* Exercise brief *
From the first line of the data below, copy each line up to the one containing "LID_H = LID_TOP_Z - LID_Z0", and include that line too.
------------------------------
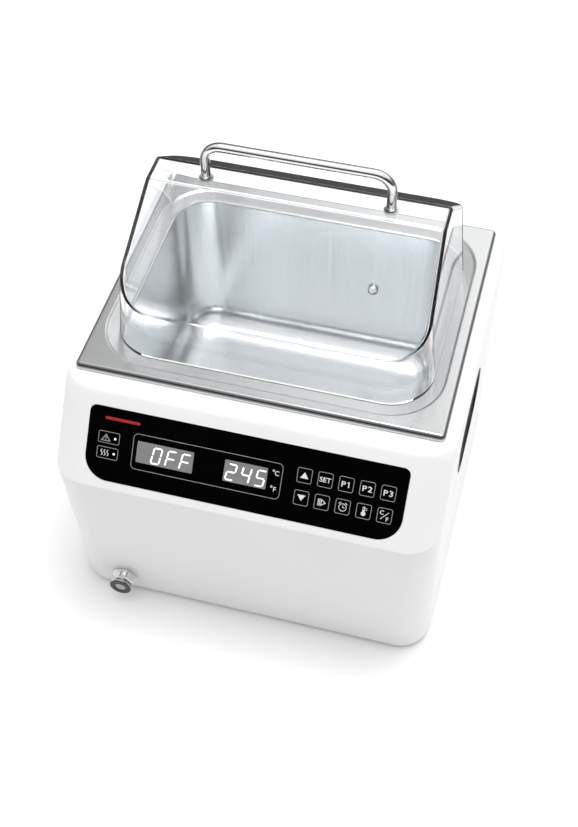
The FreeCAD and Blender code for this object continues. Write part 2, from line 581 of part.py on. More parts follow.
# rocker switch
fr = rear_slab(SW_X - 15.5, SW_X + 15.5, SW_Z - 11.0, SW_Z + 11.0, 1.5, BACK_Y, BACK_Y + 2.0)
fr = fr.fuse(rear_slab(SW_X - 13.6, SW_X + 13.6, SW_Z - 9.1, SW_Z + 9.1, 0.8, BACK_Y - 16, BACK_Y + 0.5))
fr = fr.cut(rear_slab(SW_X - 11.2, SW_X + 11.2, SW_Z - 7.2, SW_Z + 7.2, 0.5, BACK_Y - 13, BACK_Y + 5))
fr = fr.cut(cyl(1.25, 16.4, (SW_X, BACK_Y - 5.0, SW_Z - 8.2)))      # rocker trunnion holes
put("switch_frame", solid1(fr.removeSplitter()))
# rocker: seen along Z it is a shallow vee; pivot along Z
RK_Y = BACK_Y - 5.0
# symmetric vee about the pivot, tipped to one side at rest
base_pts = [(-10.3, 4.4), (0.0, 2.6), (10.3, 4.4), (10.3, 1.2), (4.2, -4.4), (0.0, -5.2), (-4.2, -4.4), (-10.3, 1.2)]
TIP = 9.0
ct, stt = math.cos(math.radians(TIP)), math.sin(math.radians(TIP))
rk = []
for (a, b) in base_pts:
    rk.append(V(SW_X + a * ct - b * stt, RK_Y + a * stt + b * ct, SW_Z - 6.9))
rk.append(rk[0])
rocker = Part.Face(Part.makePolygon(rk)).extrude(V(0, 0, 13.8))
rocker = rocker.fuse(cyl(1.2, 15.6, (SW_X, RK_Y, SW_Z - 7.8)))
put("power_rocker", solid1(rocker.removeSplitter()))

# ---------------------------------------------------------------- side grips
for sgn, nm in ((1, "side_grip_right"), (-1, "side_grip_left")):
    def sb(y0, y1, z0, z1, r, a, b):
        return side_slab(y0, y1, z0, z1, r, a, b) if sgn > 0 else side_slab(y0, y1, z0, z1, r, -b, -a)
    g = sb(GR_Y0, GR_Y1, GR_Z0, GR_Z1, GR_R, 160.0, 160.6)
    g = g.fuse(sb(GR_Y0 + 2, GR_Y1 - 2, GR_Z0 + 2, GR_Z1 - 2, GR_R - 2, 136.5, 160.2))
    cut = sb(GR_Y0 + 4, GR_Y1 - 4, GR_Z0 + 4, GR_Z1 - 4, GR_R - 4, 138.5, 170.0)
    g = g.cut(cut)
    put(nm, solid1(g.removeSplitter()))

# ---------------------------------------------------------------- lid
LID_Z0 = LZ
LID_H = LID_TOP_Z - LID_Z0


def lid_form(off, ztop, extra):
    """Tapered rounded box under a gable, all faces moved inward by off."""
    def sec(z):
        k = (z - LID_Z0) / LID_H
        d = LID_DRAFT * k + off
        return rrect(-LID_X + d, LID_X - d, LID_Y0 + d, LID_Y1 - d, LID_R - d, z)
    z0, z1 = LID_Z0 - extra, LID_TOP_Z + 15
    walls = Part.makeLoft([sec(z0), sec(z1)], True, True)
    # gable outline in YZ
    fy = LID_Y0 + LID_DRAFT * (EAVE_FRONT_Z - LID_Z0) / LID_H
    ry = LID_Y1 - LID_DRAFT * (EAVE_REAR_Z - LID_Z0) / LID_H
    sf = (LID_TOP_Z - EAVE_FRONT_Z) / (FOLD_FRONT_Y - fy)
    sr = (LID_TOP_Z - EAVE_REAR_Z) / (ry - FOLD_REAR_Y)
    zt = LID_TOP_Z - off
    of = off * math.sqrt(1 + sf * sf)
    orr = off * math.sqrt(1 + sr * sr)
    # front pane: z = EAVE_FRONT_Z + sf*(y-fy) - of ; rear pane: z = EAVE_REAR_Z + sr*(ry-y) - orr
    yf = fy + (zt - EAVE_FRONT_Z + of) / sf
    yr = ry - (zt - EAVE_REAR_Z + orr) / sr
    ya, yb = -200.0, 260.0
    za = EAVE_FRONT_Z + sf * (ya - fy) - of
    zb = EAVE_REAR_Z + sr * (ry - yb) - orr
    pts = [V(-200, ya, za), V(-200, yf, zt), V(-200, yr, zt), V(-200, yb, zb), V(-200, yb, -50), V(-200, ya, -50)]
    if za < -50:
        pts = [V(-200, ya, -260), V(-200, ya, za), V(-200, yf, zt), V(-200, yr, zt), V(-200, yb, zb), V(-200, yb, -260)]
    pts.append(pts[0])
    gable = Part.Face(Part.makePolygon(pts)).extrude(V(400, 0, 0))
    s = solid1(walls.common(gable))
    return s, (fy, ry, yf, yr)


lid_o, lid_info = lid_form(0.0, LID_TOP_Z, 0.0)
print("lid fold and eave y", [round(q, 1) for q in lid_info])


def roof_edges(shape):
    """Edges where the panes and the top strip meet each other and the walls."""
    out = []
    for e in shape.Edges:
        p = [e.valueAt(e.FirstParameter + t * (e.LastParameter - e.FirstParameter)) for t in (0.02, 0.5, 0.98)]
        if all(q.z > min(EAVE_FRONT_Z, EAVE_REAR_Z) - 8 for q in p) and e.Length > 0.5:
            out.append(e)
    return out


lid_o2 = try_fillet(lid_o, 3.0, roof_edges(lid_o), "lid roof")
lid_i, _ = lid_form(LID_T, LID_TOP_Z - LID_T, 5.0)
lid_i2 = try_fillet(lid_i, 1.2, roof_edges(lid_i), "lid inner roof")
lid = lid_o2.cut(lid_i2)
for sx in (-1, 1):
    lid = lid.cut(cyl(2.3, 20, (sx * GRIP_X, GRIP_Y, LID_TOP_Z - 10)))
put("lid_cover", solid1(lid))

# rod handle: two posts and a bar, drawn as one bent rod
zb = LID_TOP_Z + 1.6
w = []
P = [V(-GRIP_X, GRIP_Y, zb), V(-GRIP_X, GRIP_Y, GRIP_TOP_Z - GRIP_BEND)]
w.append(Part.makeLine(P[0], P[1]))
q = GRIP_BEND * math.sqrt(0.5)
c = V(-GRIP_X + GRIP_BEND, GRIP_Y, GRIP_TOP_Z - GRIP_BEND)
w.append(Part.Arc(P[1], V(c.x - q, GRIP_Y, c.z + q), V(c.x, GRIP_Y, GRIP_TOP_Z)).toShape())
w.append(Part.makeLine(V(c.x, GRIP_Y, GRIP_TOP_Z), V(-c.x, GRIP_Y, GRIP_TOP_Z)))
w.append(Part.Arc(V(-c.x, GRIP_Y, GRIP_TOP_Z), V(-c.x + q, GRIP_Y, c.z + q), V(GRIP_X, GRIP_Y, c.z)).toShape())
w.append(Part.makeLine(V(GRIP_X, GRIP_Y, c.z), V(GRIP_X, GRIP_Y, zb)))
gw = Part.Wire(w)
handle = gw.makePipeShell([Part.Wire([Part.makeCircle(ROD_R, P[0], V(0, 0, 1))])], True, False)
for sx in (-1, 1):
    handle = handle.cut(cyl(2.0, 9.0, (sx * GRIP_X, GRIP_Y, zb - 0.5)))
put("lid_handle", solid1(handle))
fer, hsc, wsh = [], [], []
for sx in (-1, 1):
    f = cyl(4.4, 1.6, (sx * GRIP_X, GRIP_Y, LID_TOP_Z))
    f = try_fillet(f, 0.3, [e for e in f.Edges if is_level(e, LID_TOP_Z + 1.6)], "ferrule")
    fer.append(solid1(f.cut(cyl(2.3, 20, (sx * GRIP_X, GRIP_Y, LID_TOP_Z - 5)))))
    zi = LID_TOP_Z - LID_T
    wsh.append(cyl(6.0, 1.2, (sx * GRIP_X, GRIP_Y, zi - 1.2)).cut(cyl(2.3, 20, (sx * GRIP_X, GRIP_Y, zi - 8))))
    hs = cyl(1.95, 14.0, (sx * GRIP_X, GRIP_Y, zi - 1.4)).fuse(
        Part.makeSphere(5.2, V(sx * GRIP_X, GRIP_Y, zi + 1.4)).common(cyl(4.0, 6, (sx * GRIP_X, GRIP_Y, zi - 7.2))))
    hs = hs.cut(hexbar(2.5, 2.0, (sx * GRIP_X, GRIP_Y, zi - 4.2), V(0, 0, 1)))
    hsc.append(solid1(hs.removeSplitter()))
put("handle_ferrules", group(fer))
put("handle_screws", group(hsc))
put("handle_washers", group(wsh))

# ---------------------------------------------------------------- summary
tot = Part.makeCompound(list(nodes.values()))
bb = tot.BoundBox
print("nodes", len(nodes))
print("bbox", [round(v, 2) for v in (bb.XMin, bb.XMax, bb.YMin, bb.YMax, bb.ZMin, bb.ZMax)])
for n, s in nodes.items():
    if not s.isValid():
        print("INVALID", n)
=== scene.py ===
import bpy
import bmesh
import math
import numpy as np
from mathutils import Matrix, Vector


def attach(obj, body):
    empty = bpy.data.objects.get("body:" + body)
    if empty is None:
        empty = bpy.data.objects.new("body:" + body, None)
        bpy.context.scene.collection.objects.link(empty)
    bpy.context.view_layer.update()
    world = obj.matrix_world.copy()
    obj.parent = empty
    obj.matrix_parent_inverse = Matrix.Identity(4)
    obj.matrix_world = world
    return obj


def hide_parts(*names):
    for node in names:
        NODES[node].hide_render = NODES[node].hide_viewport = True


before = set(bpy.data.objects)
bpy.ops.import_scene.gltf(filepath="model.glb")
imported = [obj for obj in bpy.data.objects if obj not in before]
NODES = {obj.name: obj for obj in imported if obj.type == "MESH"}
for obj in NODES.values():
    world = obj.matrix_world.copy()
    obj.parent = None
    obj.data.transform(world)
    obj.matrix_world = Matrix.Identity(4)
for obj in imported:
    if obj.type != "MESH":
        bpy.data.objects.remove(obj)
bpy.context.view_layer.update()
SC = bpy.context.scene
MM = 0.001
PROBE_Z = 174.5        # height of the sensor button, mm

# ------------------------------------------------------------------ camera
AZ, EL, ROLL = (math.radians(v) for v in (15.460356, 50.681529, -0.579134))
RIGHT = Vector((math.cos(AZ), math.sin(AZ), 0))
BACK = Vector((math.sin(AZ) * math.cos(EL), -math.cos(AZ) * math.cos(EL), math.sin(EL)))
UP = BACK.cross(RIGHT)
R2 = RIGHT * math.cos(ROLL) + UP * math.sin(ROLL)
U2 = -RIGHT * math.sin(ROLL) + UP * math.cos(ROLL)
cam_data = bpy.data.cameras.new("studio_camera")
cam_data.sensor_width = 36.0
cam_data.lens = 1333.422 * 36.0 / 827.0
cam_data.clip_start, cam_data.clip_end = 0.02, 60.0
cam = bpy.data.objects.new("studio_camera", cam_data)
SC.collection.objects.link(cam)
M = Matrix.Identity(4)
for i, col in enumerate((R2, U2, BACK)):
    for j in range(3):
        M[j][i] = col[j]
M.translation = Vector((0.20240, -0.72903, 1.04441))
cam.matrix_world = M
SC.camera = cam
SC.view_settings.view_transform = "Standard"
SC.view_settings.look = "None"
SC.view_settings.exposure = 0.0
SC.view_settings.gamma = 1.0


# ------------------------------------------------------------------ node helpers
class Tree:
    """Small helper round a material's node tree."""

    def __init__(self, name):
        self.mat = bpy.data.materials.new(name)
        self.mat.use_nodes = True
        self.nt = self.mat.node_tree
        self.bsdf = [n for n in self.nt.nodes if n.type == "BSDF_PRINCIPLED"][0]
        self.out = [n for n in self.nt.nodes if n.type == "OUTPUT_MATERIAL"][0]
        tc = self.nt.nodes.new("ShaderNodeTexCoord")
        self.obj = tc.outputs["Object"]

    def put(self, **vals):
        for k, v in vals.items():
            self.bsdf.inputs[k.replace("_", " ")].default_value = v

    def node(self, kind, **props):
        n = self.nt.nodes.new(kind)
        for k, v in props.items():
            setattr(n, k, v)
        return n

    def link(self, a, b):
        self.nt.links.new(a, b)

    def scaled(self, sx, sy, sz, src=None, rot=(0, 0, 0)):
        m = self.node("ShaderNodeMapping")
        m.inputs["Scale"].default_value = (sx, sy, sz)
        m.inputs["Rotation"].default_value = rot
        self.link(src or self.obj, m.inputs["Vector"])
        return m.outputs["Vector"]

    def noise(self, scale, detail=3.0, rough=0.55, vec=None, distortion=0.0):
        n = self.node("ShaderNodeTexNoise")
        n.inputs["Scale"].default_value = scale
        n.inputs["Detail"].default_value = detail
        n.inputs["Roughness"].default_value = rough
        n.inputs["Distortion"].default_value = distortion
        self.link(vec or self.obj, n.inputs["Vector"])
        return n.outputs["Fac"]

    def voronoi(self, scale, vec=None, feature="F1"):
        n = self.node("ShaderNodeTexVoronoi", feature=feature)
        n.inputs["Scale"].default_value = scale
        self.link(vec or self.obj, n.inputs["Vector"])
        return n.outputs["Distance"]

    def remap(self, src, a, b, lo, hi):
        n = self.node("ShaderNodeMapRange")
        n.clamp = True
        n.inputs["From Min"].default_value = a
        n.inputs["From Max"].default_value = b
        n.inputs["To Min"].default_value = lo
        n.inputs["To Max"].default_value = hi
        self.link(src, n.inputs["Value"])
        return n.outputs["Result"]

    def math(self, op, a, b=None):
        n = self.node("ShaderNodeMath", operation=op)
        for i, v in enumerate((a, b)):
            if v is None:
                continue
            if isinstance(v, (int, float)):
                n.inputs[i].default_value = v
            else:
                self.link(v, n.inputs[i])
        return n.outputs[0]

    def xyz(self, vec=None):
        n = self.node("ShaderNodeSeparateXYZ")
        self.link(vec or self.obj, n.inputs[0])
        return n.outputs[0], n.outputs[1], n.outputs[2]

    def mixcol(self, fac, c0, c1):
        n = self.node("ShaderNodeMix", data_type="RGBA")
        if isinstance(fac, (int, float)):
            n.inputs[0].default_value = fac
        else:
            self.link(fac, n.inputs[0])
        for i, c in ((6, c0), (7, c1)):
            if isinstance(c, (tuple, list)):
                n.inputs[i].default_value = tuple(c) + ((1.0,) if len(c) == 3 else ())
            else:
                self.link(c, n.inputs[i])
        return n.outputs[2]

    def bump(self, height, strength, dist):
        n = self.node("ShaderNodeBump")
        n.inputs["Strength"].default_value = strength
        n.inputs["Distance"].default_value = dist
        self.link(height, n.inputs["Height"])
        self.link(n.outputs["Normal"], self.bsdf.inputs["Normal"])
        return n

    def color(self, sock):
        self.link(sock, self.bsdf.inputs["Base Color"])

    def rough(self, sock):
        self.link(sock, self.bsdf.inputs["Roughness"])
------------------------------
* The response *
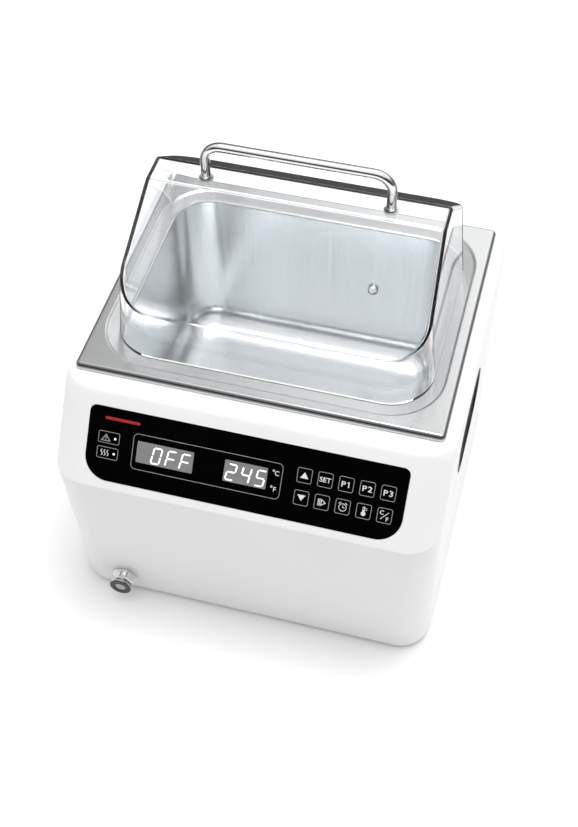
The FreeCAD and Blender code for this object continues. Write part 2, from line 581 of part.py on. More parts follow.
# rocker switch
fr = rear_slab(SW_X - 15.5, SW_X + 15.5, SW_Z - 11.0, SW_Z + 11.0, 1.5, BACK_Y, BACK_Y + 2.0)
fr = fr.fuse(rear_slab(SW_X - 13.6, SW_X + 13.6, SW_Z - 9.1, SW_Z + 9.1, 0.8, BACK_Y - 16, BACK_Y + 0.5))
fr = fr.cut(rear_slab(SW_X - 11.2, SW_X + 11.2, SW_Z - 7.2, SW_Z + 7.2, 0.5, BACK_Y - 13, BACK_Y + 5))
fr = fr.cut(cyl(1.25, 16.4, (SW_X, BACK_Y - 5.0, SW_Z - 8.2)))      # rocker trunnion holes
put("switch_frame", solid1(fr.removeSplitter()))
# rocker: seen along Z it is a shallow vee; pivot along Z
RK_Y = BACK_Y - 5.0
# symmetric vee about the pivot, tipped to one side at rest
base_pts = [(-10.3, 4.4), (0.0, 2.6), (10.3, 4.4), (10.3, 1.2), (4.2, -4.4), (0.0, -5.2), (-4.2, -4.4), (-10.3, 1.2)]
TIP = 9.0
ct, stt = math.cos(math.radians(TIP)), math.sin(math.radians(TIP))
rk = []
for (a, b) in base_pts:
    rk.append(V(SW_X + a * ct - b * stt, RK_Y + a * stt + b * ct, SW_Z - 6.9))
rk.append(rk[0])
rocker = Part.Face(Part.makePolygon(rk)).extrude(V(0, 0, 13.8))
rocker = rocker.fuse(cyl(1.2, 15.6, (SW_X, RK_Y, SW_Z - 7.8)))
put("power_rocker", solid1(rocker.removeSplitter()))

# ---------------------------------------------------------------- side grips
for sgn, nm in ((1, "side_grip_right"), (-1, "side_grip_left")):
    def sb(y0, y1, z0, z1, r, a, b):
        return side_slab(y0, y1, z0, z1, r, a, b) if sgn > 0 else side_slab(y0, y1, z0, z1, r, -b, -a)
    g = sb(GR_Y0, GR_Y1, GR_Z0, GR_Z1, GR_R, 160.0, 160.6)
    g = g.fuse(sb(GR_Y0 + 2, GR_Y1 - 2, GR_Z0 + 2, GR_Z1 - 2, GR_R - 2, 136.5, 160.2))
    cut = sb(GR_Y0 + 4, GR_Y1 - 4, GR_Z0 + 4, GR_Z1 - 4, GR_R - 4, 138.5, 170.0)
    g = g.cut(cut)
    put(nm, solid1(g.removeSplitter()))

# ---------------------------------------------------------------- lid
LID_Z0 = LZ
LID_H = LID_TOP_Z - LID_Z0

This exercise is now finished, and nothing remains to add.